**Problem details:** Reproduce precisely the lines of the listing below, starting with the line that contains "Continue the OpenSCAD" and stopping after the line that contains "lamp.visible_glossy = in_gloss"; include nothing else.

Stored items
_____
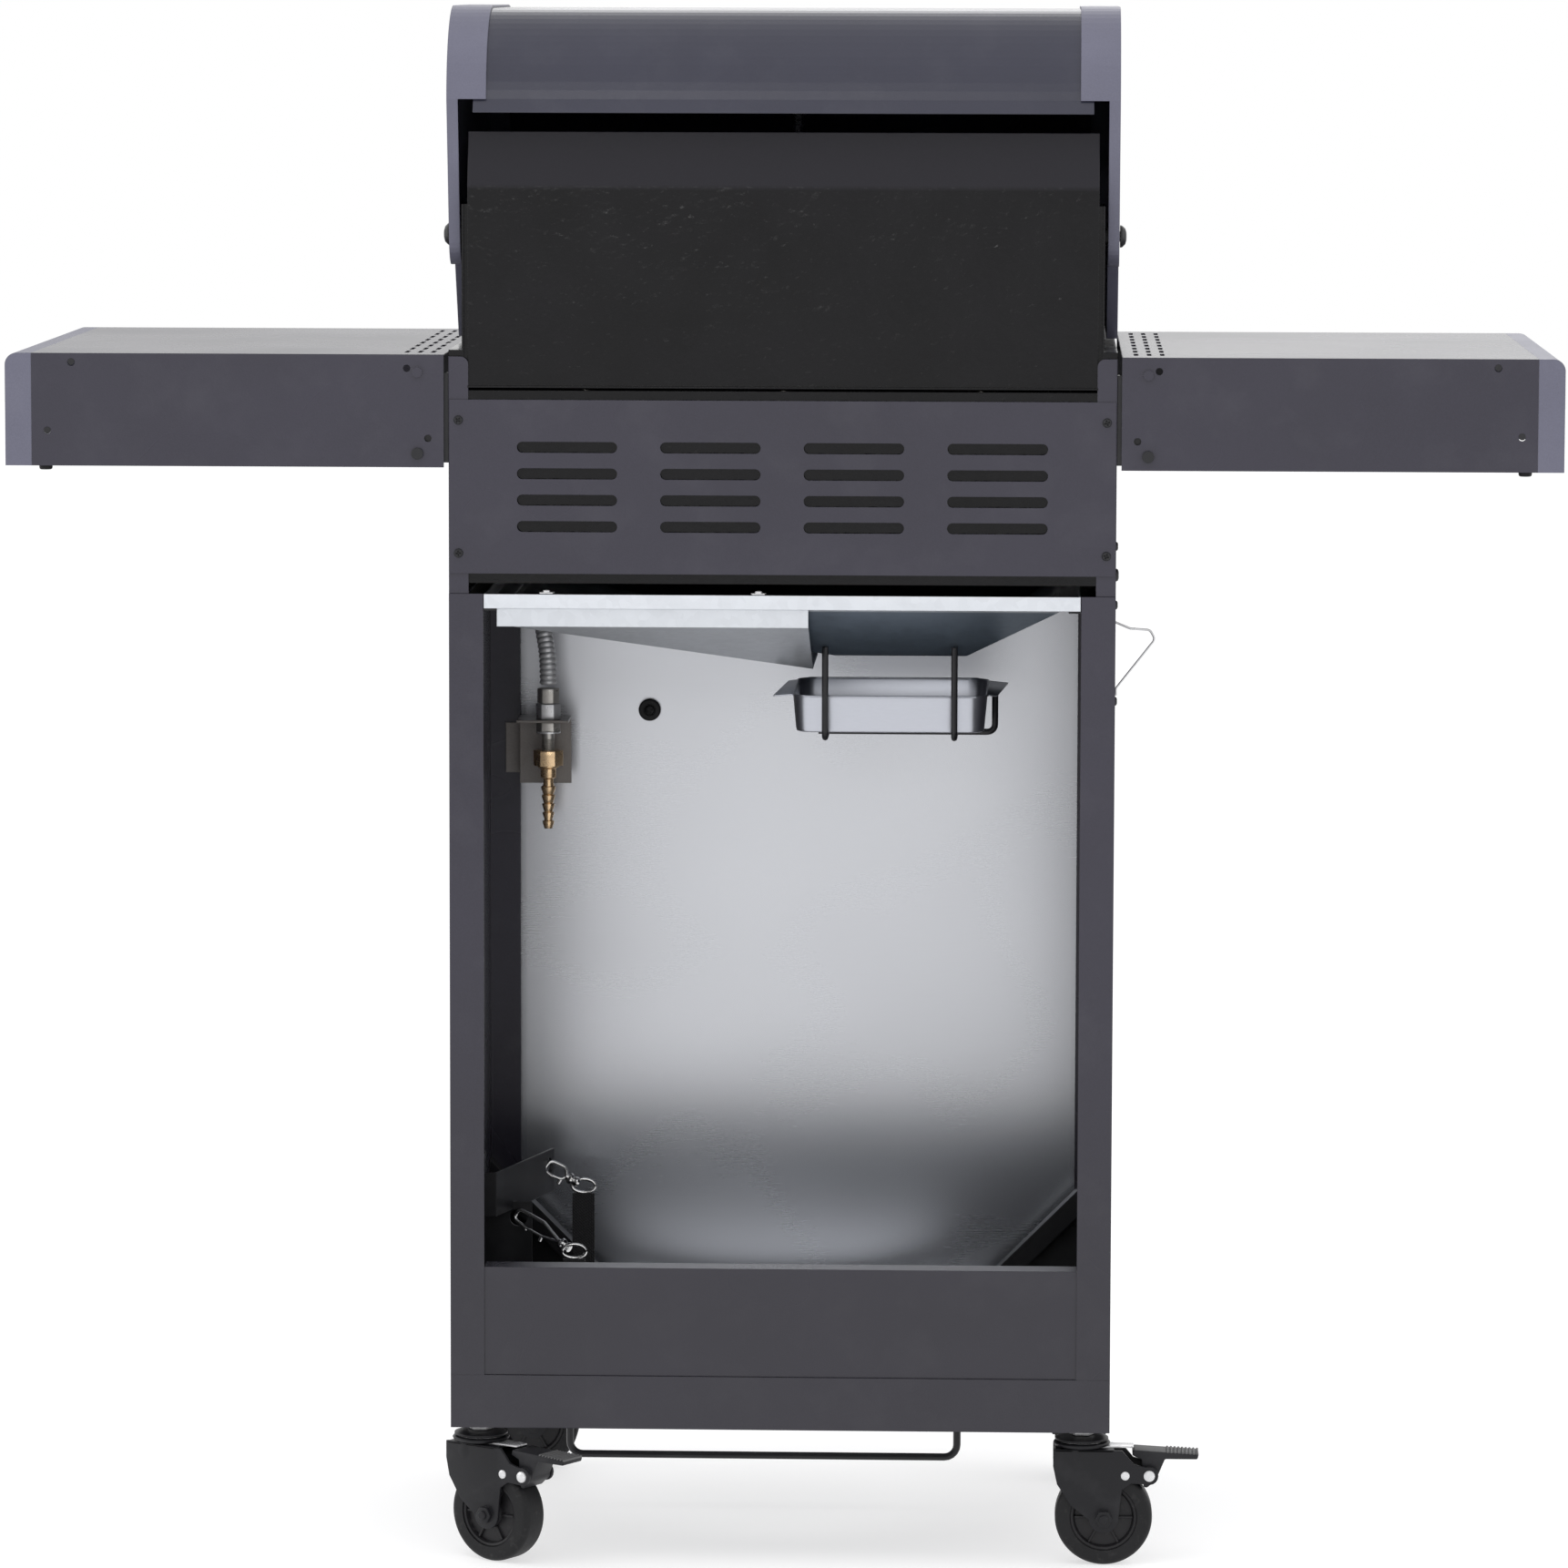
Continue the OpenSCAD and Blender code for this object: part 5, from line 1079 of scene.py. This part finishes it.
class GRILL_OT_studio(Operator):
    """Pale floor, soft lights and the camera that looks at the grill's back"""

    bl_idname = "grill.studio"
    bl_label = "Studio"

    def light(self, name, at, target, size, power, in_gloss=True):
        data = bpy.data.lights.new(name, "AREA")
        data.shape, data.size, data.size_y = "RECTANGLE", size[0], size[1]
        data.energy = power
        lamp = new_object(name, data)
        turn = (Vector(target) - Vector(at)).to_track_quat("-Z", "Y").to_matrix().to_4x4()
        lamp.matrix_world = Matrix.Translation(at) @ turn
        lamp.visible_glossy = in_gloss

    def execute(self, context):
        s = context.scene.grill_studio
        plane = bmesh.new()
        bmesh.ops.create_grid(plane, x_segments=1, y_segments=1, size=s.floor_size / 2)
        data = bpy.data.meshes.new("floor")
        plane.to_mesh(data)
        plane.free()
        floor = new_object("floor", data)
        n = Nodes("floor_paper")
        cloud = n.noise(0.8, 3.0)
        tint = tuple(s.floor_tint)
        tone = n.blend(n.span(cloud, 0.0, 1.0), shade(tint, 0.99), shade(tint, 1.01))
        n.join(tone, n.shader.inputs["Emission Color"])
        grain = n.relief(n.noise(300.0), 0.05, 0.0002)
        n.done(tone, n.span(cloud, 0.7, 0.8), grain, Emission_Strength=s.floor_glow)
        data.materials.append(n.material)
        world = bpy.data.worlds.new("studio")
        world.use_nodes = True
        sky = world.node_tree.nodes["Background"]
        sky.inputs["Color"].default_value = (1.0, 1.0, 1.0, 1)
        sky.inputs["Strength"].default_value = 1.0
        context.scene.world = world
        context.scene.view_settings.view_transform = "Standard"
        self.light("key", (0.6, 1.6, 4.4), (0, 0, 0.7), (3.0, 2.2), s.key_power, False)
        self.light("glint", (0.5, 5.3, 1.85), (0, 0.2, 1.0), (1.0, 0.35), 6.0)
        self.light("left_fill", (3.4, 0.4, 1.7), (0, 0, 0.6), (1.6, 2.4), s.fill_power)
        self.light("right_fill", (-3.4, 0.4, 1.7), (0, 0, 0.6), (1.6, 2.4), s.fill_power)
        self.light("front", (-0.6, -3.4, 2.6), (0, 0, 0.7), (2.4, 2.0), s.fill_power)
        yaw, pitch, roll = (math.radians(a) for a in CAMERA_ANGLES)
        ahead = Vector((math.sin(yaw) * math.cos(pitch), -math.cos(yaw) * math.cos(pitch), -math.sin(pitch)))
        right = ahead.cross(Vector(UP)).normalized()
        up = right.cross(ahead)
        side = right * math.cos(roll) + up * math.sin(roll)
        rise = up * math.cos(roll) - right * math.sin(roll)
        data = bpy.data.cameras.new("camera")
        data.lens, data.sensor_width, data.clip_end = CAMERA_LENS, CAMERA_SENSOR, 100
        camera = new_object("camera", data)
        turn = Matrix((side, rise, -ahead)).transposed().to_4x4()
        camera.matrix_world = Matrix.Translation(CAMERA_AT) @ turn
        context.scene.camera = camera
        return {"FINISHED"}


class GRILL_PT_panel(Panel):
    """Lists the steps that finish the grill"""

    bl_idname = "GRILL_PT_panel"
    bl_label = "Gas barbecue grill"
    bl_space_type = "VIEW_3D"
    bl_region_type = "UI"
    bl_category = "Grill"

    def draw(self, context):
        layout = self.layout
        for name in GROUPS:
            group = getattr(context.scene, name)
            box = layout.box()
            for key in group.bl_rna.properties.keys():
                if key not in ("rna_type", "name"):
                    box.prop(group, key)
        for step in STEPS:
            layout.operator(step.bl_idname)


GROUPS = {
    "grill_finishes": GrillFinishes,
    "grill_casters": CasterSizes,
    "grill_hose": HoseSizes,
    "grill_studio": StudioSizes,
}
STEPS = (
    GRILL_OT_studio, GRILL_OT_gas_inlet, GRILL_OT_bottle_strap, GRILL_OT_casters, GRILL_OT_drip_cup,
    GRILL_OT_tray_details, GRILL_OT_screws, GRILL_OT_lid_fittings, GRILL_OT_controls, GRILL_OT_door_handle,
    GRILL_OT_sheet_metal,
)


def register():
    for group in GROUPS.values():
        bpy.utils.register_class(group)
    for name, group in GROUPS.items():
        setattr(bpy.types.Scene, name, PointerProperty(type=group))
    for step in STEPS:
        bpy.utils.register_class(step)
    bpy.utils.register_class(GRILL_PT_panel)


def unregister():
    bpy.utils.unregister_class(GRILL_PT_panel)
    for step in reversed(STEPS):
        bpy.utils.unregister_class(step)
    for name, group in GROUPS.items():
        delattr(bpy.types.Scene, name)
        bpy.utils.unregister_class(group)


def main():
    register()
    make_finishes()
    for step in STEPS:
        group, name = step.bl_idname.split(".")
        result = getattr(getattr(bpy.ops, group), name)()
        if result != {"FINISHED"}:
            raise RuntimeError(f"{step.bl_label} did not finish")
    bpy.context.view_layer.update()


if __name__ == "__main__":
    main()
_____
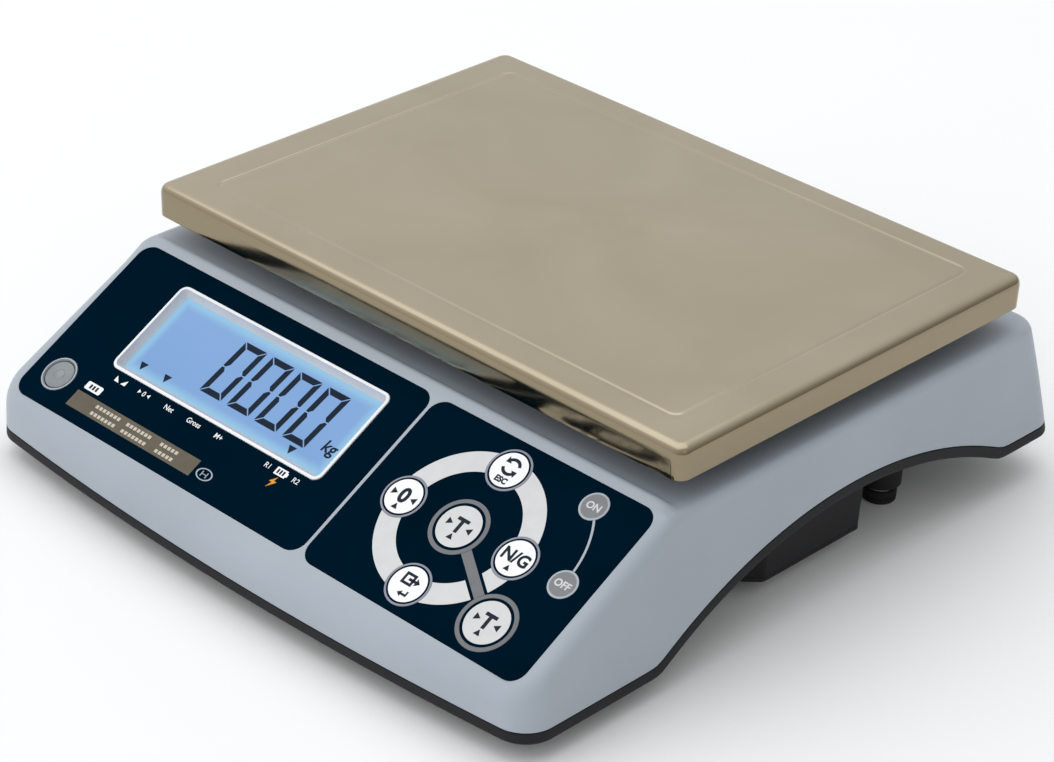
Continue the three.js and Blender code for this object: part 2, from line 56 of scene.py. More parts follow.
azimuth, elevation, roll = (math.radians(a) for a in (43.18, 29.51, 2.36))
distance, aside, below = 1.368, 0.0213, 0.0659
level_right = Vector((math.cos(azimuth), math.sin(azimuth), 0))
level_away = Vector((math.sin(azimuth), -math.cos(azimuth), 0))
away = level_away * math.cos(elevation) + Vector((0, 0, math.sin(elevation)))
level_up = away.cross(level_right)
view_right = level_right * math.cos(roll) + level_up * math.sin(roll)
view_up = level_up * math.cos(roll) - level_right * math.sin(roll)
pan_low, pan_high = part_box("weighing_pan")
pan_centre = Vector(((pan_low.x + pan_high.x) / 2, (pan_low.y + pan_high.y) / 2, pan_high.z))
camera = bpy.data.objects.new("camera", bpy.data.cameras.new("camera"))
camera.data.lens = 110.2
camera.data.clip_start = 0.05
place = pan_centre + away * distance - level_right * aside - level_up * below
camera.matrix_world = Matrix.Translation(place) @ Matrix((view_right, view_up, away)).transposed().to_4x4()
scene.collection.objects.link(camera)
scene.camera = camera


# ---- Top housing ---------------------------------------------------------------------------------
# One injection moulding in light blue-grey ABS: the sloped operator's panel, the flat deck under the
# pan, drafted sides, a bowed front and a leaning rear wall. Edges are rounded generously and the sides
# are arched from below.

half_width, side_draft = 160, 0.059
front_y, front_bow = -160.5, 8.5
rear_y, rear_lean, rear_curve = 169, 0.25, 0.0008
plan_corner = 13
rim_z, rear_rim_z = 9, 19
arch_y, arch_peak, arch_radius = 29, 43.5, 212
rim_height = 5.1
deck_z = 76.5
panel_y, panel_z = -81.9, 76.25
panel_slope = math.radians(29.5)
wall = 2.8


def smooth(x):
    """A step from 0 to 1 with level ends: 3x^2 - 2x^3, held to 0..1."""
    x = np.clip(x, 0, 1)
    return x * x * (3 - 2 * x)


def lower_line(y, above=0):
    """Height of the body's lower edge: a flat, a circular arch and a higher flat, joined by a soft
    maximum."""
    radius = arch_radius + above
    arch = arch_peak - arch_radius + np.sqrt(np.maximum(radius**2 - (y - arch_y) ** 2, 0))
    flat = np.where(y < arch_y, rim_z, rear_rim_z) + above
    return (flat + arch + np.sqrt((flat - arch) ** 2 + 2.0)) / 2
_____
**Expected answer:**
Continue the OpenSCAD and Blender code for this object: part 5, from line 1079 of scene.py. This part finishes it.
class GRILL_OT_studio(Operator):
    """Pale floor, soft lights and the camera that looks at the grill's back"""

    bl_idname = "grill.studio"
    bl_label = "Studio"

    def light(self, name, at, target, size, power, in_gloss=True):
        data = bpy.data.lights.new(name, "AREA")
        data.shape, data.size, data.size_y = "RECTANGLE", size[0], size[1]
        data.energy = power
        lamp = new_object(name, data)
        turn = (Vector(target) - Vector(at)).to_track_quat("-Z", "Y").to_matrix().to_4x4()
        lamp.matrix_world = Matrix.Translation(at) @ turn
        lamp.visible_glossy = in_gloss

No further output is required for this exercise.